The CPU and RAM configuration goes a long way to explaining why the Stealth’s performance is similar to last year’s model in CPU benchmarks and our in-house 4K tests, which focus on image and video conversion and multitasking rather than gaming.

With a GTX 1650 Ti in tow, where you’d expect a bigger advantage in games, there’s certainly a bigger boost here, with the Stealth 13 stretching out a decent lead in real-world game benchmarks and synthetic graphics tests:

I’ve also played a few other games and it’s clear that the Blade Stealth 13 has easily enough juice to comfortably play most AAA titles at 1080p at 60 fps without having to knock down quality settings to medium or low. It struggles at native resolution but there’s really no need to play at 4K on a 13.3in screen since you will unlikely be able to see much benefit over 1080p at normal viewing distances.

Alas, battery life, as you might expect given the fact that the battery in this model has the same 51.2Whr capacity, is much the same as last year’s Stealth 13. That is to say, it’s pretty disappointing.
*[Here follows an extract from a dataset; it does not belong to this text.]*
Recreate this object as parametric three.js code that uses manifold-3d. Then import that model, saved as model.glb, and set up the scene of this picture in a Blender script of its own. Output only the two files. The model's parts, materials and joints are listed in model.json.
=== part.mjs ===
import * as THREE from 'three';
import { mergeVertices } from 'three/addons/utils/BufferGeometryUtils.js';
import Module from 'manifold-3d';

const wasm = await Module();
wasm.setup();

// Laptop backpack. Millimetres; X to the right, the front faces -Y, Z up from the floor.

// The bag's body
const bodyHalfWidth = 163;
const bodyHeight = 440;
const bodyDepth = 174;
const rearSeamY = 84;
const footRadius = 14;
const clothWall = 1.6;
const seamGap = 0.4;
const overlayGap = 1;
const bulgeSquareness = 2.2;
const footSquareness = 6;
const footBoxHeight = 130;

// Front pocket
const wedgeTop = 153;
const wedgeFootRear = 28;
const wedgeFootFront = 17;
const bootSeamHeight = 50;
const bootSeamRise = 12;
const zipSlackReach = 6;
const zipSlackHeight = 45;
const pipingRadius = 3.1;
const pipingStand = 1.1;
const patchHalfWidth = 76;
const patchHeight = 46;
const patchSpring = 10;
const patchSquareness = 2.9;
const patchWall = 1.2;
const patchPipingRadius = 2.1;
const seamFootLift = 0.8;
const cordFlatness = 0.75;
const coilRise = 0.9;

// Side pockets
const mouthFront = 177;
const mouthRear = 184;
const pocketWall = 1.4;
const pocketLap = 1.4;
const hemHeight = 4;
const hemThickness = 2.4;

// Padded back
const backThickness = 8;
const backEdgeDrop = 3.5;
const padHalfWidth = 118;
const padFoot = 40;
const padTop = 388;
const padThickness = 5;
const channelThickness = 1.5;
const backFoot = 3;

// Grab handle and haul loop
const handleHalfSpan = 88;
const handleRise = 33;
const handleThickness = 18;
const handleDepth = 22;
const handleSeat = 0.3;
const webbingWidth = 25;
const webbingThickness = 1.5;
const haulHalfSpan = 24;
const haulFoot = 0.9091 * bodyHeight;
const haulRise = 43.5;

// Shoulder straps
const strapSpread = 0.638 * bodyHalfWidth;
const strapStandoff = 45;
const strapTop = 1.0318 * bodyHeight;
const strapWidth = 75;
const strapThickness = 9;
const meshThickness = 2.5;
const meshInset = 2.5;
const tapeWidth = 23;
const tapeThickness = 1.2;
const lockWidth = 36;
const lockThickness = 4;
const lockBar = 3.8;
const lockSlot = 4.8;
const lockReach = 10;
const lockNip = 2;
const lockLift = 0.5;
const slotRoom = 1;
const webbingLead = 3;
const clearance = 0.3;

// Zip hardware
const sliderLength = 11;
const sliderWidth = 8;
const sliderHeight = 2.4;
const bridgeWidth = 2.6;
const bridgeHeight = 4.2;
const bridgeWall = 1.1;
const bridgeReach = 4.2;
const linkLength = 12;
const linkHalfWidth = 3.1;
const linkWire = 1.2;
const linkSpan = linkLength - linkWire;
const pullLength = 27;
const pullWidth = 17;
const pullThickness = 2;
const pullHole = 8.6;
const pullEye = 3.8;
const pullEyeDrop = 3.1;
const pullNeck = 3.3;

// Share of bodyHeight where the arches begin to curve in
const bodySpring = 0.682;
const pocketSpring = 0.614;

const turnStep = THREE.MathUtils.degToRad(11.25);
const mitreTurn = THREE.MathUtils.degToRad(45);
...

Even with Razer’s Battery Saver profile selected and the display refresh rate dropped to 40Hz, it only lasted 5hrs 12mins in our video rundown test, which as you can see from the graph below, is pretty poor even by gaming laptop standards.
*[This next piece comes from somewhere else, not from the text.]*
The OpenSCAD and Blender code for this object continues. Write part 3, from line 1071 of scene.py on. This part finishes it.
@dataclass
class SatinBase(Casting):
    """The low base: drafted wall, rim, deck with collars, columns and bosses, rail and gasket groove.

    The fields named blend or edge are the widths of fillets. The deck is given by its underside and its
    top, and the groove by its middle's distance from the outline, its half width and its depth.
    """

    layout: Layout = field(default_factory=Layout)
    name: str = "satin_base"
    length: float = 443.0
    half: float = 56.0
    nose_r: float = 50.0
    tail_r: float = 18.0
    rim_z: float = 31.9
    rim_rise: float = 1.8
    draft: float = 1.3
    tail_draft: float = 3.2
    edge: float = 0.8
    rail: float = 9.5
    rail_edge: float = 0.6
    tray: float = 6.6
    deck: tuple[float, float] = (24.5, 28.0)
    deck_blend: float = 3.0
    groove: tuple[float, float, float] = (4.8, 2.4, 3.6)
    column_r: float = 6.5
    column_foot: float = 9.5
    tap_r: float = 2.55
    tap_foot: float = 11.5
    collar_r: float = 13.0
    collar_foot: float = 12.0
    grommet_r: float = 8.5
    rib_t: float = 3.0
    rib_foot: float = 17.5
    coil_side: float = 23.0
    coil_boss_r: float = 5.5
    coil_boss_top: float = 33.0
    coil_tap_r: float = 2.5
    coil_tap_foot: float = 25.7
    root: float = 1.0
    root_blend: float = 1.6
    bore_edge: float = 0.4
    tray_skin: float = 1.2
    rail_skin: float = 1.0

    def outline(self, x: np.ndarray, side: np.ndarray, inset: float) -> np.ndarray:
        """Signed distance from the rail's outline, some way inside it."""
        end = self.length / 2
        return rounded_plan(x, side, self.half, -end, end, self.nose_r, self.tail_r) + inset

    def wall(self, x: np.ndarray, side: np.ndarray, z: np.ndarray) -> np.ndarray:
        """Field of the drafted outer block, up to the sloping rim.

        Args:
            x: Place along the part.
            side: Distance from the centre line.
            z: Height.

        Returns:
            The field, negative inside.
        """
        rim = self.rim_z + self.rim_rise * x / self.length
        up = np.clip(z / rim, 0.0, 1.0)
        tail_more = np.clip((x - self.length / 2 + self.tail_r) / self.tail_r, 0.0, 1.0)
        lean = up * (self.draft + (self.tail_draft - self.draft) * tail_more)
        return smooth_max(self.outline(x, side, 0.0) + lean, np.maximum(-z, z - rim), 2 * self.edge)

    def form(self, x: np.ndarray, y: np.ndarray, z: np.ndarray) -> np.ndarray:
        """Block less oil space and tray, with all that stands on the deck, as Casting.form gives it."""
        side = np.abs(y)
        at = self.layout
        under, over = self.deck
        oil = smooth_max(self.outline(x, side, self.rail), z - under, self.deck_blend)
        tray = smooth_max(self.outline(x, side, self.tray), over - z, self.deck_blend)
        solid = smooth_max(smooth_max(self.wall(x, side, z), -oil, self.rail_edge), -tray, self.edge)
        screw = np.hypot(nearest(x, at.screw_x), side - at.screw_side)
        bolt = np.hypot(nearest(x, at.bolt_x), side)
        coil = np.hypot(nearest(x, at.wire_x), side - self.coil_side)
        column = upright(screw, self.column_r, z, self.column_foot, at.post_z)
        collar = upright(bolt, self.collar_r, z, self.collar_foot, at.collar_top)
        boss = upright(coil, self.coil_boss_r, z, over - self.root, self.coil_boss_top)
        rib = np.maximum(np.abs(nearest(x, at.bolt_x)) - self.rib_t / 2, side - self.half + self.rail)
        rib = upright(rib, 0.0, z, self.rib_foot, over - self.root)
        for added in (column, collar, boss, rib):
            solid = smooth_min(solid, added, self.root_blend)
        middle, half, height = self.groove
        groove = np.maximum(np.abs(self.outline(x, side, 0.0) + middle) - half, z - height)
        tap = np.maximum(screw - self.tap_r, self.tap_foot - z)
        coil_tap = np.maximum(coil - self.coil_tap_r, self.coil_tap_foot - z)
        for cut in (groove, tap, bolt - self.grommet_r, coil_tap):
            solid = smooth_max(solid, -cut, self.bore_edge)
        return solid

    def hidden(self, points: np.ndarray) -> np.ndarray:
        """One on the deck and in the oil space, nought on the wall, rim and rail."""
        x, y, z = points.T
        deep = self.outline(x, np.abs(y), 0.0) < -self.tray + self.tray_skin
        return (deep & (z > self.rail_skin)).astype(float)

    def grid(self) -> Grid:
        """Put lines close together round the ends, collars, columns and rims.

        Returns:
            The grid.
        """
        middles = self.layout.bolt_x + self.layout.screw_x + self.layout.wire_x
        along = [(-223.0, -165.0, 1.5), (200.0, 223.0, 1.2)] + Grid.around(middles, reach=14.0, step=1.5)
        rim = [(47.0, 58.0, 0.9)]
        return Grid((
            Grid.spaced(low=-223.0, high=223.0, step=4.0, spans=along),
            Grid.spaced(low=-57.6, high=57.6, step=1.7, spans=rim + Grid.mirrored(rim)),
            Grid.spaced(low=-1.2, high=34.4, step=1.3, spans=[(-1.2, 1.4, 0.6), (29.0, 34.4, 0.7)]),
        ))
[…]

Razer Blade Stealth 13 (2020): Verdict

All of which means the Razer Blade Stealth 13 (2020) is a bit of a mixed bag. It’s the slimmest, lightest gaming laptop around and packs a phenomenal amount of punch in a very compact frame.

However, that slim and light package comes at a cost, both to the wallet and to certain aspects of performance. Battery life suffers from a lack of capacity and the CPU and GPU can’t match the high-performance parts included in bulkier gaming laptops of equivalent price.

In the end, the Razer Blade Stealth 13 (2020) is a laptop for a very specific set of people: those who travel a lot and won’t want to give up any portability or gaming prowess. For everyone else, it’s too much of a compromise at too high a price.